DIRECTIONS FOR THIS TASK —
In the listing below, locate the line that contains "Continue the build123d" and the line that contains "corner_z = case_top - top_corner_radius". Restate word for word those two lines and every line between them, and nothing else.

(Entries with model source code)
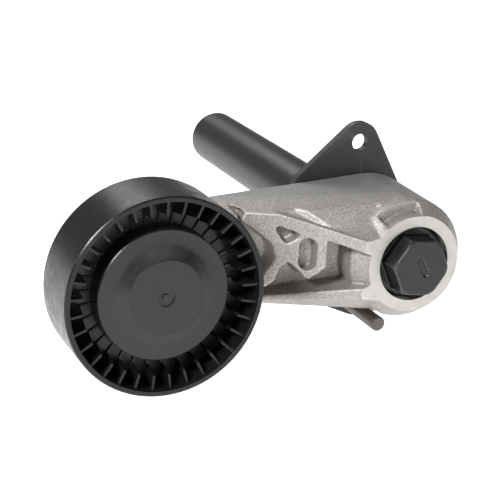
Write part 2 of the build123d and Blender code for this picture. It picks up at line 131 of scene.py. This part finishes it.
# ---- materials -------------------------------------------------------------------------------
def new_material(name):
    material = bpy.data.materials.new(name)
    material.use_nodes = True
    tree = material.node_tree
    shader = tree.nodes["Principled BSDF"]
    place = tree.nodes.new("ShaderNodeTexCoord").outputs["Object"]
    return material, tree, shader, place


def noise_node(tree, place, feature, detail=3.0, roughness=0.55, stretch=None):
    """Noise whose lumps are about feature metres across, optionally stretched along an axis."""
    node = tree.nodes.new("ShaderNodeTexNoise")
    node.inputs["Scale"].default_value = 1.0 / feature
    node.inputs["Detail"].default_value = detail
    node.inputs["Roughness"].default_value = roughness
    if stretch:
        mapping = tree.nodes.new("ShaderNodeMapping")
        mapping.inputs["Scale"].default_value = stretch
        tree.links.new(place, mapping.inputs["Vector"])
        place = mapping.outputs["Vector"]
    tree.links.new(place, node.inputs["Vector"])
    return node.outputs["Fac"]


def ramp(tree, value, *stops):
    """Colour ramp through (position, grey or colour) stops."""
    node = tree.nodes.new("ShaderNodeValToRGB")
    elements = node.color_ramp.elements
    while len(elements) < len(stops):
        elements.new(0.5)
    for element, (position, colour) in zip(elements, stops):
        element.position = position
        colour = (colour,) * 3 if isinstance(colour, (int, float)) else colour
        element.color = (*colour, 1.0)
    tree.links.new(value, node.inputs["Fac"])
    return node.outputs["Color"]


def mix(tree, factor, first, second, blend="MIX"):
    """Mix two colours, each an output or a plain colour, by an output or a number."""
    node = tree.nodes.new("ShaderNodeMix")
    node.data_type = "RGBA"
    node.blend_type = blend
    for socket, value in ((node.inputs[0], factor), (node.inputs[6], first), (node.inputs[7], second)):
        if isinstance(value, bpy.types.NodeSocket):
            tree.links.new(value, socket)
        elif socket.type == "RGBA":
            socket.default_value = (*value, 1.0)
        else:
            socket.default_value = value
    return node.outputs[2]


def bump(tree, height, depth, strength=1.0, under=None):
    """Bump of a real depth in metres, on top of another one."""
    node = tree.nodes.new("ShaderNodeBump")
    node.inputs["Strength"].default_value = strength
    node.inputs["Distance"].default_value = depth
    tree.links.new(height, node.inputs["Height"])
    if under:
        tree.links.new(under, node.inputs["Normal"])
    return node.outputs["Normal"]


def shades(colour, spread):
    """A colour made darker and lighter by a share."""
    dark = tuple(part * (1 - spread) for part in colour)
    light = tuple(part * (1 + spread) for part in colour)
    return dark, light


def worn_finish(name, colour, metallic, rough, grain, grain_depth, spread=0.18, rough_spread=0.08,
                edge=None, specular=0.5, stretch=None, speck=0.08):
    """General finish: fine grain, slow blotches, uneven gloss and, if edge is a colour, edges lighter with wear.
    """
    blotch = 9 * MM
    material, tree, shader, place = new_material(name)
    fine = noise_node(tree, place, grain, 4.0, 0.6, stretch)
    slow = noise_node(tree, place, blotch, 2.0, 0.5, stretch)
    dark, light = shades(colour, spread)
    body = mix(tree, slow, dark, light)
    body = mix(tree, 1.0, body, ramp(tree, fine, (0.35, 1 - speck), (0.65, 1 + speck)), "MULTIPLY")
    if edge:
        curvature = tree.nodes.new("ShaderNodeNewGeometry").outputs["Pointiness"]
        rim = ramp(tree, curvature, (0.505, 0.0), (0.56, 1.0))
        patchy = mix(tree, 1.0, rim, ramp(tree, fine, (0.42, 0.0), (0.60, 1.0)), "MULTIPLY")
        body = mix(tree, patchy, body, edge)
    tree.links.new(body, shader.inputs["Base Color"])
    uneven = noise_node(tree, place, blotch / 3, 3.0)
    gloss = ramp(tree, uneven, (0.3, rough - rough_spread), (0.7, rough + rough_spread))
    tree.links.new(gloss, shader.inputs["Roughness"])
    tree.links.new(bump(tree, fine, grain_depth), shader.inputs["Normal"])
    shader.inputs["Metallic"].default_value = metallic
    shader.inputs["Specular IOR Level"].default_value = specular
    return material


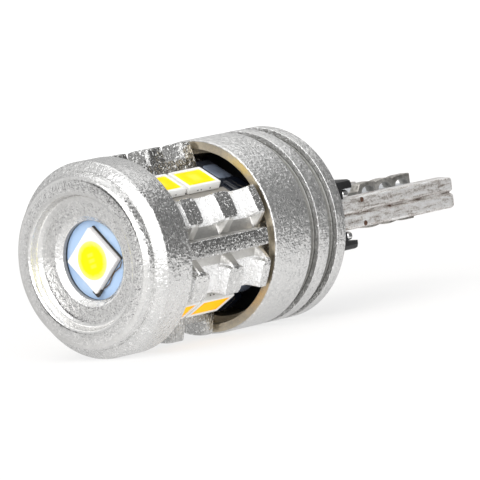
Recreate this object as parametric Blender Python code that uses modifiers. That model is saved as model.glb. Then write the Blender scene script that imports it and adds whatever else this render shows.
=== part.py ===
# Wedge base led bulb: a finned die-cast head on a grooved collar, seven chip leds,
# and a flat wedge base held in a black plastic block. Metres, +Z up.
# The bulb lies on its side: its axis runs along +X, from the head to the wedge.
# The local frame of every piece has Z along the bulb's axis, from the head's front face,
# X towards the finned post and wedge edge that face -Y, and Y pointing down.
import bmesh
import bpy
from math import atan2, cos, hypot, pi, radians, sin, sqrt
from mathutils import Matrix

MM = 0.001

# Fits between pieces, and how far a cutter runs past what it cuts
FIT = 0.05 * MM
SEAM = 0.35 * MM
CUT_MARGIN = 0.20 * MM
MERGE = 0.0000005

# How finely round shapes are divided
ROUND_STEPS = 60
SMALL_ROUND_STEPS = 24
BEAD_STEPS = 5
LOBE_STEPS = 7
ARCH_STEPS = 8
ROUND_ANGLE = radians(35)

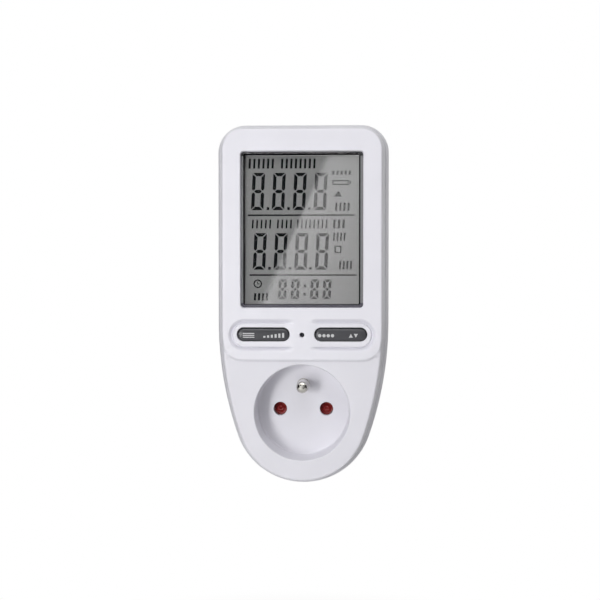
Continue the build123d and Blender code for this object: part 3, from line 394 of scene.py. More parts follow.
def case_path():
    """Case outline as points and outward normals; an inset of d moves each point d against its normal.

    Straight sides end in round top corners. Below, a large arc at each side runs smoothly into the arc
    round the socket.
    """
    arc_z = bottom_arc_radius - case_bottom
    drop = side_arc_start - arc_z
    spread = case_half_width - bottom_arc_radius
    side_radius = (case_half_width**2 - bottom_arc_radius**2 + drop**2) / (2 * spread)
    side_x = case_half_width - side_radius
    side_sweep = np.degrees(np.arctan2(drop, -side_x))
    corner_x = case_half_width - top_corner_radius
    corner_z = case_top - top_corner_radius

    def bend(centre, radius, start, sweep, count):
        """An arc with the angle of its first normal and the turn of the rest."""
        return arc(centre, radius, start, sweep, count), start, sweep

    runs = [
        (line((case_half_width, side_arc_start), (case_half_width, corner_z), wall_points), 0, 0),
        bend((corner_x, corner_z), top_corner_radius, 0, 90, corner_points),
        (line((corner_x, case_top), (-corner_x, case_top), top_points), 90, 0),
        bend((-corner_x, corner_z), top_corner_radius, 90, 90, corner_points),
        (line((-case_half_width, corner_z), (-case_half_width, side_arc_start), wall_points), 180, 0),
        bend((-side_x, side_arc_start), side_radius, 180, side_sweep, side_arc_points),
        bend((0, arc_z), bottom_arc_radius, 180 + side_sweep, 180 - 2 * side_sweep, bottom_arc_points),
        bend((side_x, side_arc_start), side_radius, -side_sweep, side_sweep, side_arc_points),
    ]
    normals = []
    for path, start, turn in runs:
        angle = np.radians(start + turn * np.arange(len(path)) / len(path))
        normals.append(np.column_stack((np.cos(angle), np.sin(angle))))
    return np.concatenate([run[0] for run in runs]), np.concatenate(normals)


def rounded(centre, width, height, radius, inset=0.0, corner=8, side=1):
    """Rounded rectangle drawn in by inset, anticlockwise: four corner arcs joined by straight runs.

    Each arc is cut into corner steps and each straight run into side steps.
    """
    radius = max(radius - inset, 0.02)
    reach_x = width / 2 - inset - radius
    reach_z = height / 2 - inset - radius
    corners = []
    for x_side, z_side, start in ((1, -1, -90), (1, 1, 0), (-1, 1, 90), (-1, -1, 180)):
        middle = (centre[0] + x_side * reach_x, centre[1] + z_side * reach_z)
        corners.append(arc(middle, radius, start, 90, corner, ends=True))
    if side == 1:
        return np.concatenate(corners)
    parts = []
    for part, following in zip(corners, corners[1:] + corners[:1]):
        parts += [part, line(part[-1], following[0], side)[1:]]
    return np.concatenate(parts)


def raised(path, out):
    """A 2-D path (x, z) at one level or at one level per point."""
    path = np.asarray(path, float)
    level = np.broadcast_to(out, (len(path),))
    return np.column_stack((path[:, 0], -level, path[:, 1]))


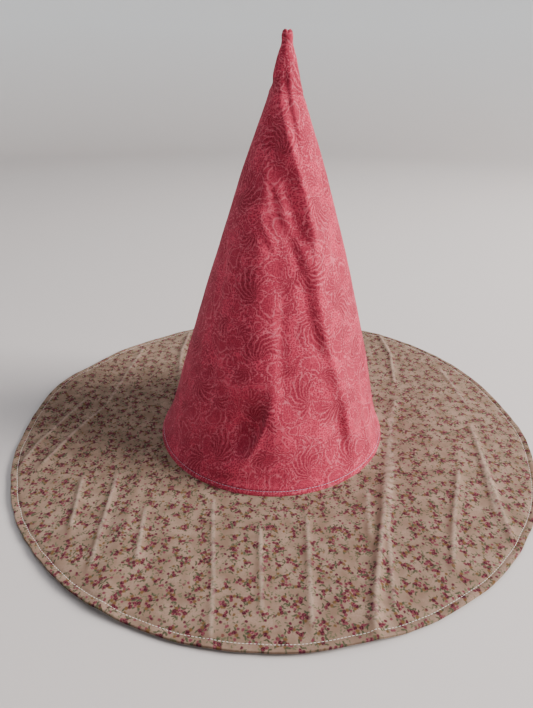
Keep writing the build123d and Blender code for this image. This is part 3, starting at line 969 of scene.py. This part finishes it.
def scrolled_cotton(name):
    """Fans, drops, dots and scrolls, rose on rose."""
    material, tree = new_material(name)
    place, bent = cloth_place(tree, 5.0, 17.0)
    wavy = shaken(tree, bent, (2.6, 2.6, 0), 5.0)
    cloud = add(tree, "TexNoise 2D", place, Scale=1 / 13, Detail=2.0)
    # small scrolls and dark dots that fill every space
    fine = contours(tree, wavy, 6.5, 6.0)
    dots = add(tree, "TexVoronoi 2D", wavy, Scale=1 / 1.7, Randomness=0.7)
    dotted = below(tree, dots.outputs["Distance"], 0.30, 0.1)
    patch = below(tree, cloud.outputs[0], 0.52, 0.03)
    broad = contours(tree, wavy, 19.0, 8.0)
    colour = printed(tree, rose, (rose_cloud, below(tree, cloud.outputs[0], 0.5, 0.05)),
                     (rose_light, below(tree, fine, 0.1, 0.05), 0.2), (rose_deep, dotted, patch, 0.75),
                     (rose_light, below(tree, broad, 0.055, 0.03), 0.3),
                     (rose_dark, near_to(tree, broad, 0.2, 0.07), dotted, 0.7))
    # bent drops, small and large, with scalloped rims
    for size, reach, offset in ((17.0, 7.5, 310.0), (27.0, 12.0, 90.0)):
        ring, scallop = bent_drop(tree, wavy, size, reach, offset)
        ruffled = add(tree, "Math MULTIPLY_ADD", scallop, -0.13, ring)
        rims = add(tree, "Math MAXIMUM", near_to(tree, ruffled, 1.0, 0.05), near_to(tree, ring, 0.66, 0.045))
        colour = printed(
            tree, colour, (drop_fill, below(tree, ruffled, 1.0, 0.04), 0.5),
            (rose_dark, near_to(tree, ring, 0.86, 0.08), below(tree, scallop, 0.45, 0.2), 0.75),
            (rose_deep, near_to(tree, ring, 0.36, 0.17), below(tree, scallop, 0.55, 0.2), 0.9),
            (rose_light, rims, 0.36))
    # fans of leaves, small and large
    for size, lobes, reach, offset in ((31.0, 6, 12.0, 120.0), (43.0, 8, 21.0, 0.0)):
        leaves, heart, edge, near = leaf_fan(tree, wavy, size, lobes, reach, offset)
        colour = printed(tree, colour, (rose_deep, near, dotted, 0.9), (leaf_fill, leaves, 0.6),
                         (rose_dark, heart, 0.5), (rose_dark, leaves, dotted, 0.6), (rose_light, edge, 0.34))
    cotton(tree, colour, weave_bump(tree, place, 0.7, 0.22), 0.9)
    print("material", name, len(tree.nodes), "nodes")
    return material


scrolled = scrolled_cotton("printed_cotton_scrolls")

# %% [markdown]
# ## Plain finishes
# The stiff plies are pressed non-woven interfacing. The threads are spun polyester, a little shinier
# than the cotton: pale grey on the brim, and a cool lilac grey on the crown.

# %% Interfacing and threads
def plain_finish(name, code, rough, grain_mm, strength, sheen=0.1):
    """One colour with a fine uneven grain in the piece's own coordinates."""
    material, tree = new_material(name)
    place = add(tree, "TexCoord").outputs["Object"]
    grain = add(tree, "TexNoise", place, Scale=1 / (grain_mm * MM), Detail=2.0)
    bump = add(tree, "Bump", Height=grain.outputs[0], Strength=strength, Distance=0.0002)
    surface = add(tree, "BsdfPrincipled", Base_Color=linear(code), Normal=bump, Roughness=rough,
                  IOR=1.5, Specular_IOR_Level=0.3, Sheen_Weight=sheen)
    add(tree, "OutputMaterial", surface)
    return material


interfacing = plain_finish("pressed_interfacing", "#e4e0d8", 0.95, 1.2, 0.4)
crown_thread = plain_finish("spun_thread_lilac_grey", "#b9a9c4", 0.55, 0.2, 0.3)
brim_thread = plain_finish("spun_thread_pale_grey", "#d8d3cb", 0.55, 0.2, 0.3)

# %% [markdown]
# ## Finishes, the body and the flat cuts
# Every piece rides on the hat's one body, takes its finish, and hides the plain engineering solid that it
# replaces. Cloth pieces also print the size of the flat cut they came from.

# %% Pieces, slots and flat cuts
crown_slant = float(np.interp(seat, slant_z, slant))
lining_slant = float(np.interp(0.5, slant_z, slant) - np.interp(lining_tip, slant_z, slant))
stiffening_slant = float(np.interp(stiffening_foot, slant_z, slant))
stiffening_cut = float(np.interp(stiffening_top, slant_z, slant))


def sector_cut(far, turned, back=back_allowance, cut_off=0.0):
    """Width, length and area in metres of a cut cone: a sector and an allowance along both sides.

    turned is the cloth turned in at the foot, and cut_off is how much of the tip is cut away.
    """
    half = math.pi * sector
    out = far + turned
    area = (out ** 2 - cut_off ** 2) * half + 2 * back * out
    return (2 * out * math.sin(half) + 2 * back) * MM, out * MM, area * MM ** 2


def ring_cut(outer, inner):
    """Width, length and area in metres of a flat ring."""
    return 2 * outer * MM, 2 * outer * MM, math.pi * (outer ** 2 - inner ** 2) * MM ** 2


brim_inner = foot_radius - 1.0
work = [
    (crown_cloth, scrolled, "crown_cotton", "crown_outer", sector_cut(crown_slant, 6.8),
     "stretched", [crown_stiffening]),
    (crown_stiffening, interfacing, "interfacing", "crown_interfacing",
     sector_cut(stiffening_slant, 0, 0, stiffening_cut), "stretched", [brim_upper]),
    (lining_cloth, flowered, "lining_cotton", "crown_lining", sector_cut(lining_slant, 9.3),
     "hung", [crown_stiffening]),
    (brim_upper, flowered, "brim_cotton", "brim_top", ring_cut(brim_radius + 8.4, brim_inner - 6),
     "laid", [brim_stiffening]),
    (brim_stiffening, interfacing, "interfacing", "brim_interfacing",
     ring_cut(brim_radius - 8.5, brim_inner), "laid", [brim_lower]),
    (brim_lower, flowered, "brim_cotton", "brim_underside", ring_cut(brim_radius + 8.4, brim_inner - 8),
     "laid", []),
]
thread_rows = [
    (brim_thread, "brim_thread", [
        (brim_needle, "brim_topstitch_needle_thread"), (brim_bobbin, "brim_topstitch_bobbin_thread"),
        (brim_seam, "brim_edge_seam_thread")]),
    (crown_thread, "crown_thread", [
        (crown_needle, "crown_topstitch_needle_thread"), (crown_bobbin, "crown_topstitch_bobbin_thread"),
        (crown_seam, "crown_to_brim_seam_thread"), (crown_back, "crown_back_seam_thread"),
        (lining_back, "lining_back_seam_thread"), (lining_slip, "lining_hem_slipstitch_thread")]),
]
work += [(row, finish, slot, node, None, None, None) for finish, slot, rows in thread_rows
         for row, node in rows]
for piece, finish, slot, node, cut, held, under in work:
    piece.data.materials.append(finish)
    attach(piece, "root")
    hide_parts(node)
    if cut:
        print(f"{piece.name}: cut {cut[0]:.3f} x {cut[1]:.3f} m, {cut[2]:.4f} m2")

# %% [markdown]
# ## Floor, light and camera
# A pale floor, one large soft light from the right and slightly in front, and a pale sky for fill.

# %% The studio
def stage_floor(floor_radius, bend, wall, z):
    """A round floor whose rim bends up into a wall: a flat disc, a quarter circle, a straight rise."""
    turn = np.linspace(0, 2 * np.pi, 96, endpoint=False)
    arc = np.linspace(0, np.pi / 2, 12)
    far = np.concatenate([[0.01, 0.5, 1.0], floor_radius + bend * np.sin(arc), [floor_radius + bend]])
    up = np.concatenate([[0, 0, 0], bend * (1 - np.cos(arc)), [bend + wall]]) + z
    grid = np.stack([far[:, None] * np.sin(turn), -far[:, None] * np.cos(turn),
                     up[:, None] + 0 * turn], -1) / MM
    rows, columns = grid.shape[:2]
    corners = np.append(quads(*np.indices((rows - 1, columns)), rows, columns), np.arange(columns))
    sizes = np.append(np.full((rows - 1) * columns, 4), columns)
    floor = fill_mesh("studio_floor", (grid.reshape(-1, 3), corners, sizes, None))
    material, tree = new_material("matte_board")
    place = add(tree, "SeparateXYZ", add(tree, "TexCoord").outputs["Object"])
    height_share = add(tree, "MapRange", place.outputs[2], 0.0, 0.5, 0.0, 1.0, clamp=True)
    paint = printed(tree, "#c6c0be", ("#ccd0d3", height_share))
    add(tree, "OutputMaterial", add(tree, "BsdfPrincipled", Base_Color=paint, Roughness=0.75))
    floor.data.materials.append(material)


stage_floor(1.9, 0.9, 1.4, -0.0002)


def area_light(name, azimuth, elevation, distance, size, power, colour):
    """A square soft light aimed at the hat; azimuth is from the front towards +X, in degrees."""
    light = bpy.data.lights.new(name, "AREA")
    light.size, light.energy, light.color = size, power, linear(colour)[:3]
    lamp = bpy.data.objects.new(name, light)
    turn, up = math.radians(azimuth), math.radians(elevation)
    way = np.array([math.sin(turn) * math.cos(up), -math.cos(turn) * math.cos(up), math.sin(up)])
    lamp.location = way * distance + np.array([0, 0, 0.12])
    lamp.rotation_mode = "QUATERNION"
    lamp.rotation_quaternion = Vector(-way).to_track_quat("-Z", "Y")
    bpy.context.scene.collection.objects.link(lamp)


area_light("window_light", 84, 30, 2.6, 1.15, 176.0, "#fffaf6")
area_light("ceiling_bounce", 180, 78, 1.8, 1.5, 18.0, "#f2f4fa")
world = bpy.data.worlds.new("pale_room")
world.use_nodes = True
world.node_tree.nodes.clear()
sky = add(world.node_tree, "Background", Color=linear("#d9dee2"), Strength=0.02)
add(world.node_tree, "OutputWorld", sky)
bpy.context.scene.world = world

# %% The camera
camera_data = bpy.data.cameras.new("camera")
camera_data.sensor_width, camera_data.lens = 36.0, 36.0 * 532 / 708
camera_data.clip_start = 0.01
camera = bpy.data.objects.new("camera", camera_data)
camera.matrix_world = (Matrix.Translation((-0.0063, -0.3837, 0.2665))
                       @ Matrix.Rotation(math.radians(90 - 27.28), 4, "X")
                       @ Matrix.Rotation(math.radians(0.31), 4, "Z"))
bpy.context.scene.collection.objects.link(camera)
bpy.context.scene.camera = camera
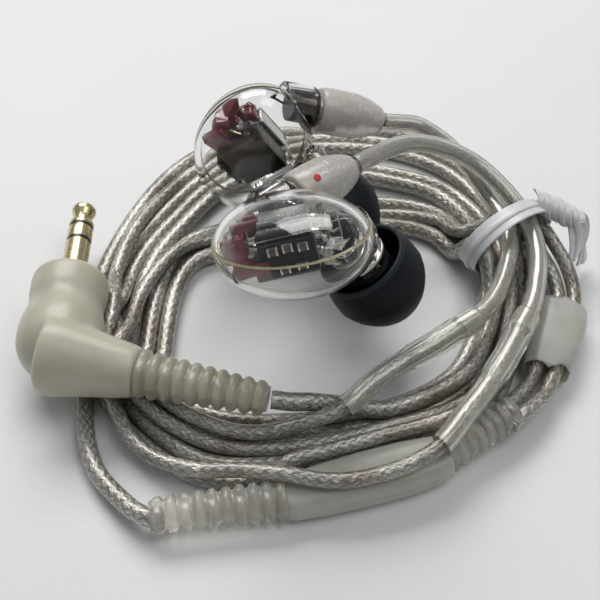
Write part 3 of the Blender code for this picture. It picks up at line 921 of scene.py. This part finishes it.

WRITTEN ANSWER —
Continue the build123d and Blender code for this object: part 3, from line 394 of scene.py. More parts follow.
def case_path():
    """Case outline as points and outward normals; an inset of d moves each point d against its normal.

    Straight sides end in round top corners. Below, a large arc at each side runs smoothly into the arc
    round the socket.
    """
    arc_z = bottom_arc_radius - case_bottom
    drop = side_arc_start - arc_z
    spread = case_half_width - bottom_arc_radius
    side_radius = (case_half_width**2 - bottom_arc_radius**2 + drop**2) / (2 * spread)
    side_x = case_half_width - side_radius
    side_sweep = np.degrees(np.arctan2(drop, -side_x))
    corner_x = case_half_width - top_corner_radius
    corner_z = case_top - top_corner_radius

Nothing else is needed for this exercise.